[RECORDED DATA]
########

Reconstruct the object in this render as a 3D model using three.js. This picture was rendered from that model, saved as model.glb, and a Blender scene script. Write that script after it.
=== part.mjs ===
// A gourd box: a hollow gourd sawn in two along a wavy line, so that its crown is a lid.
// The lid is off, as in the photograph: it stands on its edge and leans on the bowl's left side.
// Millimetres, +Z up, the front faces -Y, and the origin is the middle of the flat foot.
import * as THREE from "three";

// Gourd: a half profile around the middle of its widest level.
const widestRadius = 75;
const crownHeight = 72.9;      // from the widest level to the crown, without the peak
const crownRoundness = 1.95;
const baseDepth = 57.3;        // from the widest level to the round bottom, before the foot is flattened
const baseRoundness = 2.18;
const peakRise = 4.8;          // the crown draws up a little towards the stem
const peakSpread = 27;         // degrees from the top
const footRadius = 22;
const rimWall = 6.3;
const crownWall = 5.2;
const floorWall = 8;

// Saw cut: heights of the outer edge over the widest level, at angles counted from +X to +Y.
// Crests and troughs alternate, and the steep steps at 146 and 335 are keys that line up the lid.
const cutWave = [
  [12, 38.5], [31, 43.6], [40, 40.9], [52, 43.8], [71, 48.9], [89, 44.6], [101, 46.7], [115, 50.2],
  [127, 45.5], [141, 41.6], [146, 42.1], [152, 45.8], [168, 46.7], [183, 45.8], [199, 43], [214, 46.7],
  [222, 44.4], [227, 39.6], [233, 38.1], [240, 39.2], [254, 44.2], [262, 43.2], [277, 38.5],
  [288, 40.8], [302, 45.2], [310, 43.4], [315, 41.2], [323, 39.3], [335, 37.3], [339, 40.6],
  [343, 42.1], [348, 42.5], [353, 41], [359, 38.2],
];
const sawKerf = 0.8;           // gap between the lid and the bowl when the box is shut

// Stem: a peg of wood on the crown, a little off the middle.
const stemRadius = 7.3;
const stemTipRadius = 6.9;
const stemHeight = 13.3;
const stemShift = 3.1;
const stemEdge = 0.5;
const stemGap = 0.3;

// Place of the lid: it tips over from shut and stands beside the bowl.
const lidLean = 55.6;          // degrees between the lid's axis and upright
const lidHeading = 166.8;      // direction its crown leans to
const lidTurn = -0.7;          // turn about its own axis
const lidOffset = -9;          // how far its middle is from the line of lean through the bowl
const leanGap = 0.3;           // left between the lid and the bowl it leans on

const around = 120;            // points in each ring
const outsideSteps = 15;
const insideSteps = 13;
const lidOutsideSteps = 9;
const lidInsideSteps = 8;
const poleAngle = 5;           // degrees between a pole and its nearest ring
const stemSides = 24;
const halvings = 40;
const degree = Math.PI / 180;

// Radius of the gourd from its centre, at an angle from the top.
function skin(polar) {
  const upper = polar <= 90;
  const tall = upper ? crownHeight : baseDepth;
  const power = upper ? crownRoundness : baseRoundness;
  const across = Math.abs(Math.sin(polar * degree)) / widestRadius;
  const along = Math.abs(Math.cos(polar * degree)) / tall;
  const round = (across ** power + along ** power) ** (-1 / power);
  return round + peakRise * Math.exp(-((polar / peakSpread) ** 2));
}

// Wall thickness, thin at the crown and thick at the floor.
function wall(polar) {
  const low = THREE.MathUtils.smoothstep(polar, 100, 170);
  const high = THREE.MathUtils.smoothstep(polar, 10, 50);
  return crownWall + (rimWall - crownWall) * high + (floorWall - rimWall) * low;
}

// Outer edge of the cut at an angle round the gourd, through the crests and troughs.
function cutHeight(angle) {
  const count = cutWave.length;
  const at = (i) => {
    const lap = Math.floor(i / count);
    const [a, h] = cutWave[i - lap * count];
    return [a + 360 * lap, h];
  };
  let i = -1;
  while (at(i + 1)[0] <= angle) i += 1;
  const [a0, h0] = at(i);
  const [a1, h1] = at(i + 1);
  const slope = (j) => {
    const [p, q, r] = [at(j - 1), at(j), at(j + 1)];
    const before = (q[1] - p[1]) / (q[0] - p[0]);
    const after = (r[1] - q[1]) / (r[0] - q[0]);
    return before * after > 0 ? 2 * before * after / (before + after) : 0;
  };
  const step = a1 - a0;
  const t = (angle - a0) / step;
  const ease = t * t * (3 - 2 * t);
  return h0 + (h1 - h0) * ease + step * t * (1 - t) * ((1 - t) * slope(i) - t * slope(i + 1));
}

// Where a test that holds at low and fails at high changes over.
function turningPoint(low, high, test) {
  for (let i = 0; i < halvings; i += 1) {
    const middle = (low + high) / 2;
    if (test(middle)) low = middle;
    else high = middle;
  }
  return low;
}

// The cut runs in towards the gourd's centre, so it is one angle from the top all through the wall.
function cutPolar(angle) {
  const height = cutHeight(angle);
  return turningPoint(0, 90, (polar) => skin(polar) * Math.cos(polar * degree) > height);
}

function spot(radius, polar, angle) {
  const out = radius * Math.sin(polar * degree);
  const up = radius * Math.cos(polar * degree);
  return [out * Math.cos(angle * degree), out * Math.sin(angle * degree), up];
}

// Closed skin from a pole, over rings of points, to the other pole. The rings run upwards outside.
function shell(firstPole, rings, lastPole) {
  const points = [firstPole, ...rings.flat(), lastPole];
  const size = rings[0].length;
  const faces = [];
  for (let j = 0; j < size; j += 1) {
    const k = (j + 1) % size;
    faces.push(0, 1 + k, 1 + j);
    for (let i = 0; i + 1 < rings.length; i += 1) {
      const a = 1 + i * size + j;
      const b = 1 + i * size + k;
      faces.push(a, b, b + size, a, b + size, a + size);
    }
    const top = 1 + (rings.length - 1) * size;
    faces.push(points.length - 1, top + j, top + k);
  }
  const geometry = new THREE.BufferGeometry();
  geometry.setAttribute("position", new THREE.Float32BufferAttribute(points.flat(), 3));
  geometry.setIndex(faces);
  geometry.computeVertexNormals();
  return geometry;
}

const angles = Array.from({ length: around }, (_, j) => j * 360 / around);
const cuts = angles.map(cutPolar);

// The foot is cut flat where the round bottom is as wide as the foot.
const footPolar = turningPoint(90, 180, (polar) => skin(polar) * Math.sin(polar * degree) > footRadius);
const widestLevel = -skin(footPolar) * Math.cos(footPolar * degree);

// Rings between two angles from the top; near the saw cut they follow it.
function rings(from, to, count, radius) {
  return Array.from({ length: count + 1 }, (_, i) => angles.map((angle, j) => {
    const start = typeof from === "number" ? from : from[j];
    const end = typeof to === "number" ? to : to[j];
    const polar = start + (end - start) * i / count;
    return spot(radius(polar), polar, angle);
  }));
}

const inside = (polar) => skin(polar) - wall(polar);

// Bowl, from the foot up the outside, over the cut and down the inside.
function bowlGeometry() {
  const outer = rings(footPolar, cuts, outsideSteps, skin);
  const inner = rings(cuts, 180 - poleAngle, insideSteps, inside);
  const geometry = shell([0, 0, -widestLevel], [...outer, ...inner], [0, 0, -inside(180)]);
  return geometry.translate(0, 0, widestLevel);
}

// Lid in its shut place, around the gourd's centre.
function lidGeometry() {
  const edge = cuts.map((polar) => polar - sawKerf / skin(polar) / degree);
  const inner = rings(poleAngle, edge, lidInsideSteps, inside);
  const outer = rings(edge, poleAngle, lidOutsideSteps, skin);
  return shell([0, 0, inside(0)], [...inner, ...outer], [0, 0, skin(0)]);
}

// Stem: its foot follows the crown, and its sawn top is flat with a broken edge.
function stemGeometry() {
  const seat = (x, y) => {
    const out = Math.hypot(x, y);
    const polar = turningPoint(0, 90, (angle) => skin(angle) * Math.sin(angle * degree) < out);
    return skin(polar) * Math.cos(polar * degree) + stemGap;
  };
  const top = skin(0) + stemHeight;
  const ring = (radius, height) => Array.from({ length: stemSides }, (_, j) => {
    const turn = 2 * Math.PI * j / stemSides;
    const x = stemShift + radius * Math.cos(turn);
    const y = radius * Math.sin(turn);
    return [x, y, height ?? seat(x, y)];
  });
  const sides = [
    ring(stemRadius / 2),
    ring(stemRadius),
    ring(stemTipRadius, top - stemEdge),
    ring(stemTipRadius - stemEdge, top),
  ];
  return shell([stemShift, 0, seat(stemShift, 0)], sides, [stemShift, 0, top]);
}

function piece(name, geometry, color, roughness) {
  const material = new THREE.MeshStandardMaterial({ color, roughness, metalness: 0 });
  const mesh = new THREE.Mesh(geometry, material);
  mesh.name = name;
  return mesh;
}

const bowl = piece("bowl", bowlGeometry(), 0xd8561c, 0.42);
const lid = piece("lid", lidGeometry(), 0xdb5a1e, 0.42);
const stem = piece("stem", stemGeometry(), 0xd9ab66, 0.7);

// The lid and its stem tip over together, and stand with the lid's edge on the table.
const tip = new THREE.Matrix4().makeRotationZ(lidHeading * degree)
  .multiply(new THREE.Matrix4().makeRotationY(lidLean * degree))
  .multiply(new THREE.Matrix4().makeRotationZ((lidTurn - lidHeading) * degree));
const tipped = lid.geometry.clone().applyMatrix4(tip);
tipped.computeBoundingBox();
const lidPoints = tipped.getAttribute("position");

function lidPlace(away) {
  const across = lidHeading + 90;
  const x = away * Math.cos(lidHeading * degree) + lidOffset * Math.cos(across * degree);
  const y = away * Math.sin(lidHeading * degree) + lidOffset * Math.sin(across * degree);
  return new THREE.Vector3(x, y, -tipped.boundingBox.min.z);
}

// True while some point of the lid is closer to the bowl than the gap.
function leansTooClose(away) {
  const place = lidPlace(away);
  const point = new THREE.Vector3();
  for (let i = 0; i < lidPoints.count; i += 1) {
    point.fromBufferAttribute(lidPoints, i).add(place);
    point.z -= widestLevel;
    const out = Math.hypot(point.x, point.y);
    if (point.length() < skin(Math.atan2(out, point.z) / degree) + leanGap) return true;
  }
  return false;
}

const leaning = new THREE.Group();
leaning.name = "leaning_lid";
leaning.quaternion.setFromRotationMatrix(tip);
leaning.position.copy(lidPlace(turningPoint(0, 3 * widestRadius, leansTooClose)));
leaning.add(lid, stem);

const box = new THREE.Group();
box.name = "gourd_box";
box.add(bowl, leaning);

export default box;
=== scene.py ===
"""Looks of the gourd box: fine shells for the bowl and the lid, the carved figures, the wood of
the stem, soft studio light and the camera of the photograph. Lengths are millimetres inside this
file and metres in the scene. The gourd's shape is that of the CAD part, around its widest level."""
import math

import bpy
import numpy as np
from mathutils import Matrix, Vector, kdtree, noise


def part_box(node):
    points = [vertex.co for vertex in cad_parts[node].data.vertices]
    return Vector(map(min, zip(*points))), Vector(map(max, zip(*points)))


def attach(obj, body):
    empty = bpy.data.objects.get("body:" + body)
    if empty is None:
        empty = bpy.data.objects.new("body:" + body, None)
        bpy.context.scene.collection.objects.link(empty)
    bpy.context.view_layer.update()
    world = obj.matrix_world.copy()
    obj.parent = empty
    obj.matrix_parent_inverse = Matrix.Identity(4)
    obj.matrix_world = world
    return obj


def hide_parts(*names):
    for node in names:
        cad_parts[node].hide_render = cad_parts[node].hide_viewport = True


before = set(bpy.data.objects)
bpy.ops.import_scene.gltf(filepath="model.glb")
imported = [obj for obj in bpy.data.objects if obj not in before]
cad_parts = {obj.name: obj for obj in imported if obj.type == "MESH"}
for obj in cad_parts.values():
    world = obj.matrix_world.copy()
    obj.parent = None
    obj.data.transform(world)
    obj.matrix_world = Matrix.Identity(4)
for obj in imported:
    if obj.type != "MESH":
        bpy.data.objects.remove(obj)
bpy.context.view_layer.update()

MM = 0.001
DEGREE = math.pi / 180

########

Repeat word for word the stretch of lines from the one with "const box = new THREE.Group();" down to the one with "for node in", both included.

const box = new THREE.Group();
box.name = "gourd_box";
box.add(bowl, leaning);

export default box;
=== scene.py ===
"""Looks of the gourd box: fine shells for the bowl and the lid, the carved figures, the wood of
the stem, soft studio light and the camera of the photograph. Lengths are millimetres inside this
file and metres in the scene. The gourd's shape is that of the CAD part, around its widest level."""
import math

import bpy
import numpy as np
from mathutils import Matrix, Vector, kdtree, noise


def part_box(node):
    points = [vertex.co for vertex in cad_parts[node].data.vertices]
    return Vector(map(min, zip(*points))), Vector(map(max, zip(*points)))


def attach(obj, body):
    empty = bpy.data.objects.get("body:" + body)
    if empty is None:
        empty = bpy.data.objects.new("body:" + body, None)
        bpy.context.scene.collection.objects.link(empty)
    bpy.context.view_layer.update()
    world = obj.matrix_world.copy()
    obj.parent = empty
    obj.matrix_parent_inverse = Matrix.Identity(4)
    obj.matrix_world = world
    return obj


def hide_parts(*names):
    for node in names:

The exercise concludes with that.